The first week of the bear hunt out of Pittston Farm in September was a rainy one, and windy. Bears were not coming into bait piles or if they were, it was late.

Some of the 30 hunters who employed Bosowicz’ help were growing concerned about their hunt by day three.

But Bosowicz was hopeful because he had been seeing bears and signs of them in the woods.

Selecting one of the top bait sites, he drove the better part of an hour to put a wildlife photographer next to it in a blind.

A bruin had been there the day before and the bait bucket strung up and hanging off a limb was full.

But by 6:30 p.m., after three hours of waiting in silence, the only movement was the wind through the canopy overhead. Right before Bosowicz’ truck returned, a pack of nearby coyotes called out. But there were no bear here, at least any that came into view.

“Well. We gave ’em hell,” Bosowicz said with some disappointment.

After 30 years, he knows bear are nearby, and that predicting their actions is fool’s play.

“What a deer hears a bear smells and a wolf sees,” Bosowicz said.

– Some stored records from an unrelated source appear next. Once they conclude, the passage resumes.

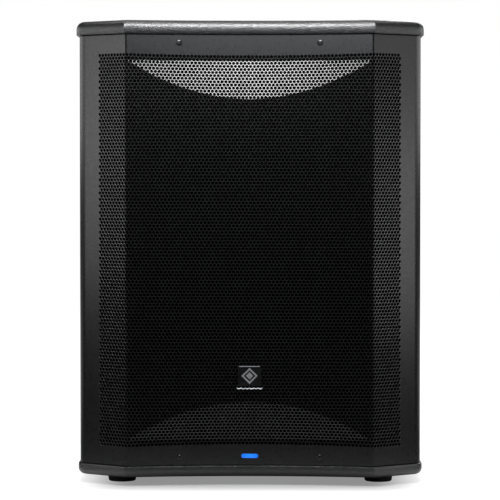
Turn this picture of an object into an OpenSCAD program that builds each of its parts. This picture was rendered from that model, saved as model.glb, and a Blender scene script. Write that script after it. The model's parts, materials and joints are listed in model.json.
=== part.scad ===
/* [Cabinet] */
// Width across the top plate
cabinet_w = 500; // [496:1:520]
// Depth from the front creases to the back edges of the plates
cabinet_d = 600; // [590:1:640]
// Height from the floor to the top of the cabinet
cabinet_h = 664; // [660:1:690]
// Thickness of the top plate
top_t = 20; // [18:1:24]
// Thickness of the bottom plate
bottom_t = 16; // [15:1:20]
// How much narrower the bottom plate is than the top plate, on each side
bottom_inset = 1.8; // [0:0.1:3]
// Thickness of the side boards
side_t = 15; // [13:1:16]
// Thickness of the baffle, the brace and the back board
board_t = 18; // [16:1:19]
// How far the top plate stands out past the side boards
overhang = 4.3; // [3:0.1:6]
// Radius of the rounded upper edge of the top plate
top_round = 11; // [4:1:13]
// Radius of the rounded lower edge of the bottom plate
bottom_round = 9; // [4:1:11]
// Radius of the plates' corners where the chamfers meet the sides
plate_corner_r = 22; // [12:1:26]
// Radius of the plates' back corners
plate_back_r = 14; // [6:1:20]
// Height of the rubber feet
foot_h = 12.5; // [10:0.5:20]
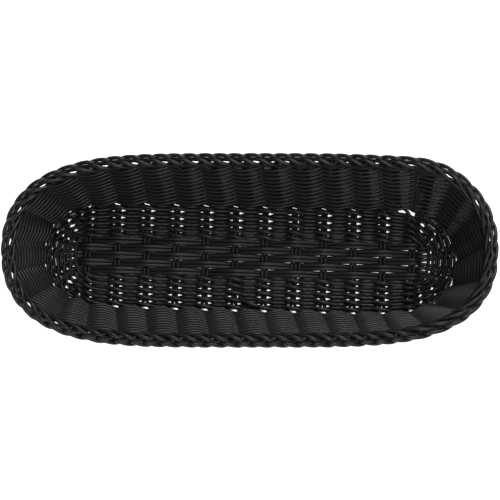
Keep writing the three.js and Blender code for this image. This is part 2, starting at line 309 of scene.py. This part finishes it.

As he drives the dark logging road, his spirits lift when he’s told that elsewhere in the vast working forestland, bear did come into bait.

morning two husky bruins were hanging up back at camp and the New Jersey hunting party was gathering for photos.

“This is my third bear. I was probably 15 to 20 miles in (the working forest), a good hour ride. It pays to take a trip like this, you couldn’t do it at home,” said Keith Sochalsky of Union Township, N.J.

Others in the party were still hunting by day four, like James Lear. But the veteran hunter was not discouraged.

“I’ve seen bear on this trip, but it’s a question of being in the right spot at the right time. That’s why they call it hunting. I’ve taken five bear. But I’ve been on hunts where I didn’t get one. This is my ninth bear hunt,” Lear said.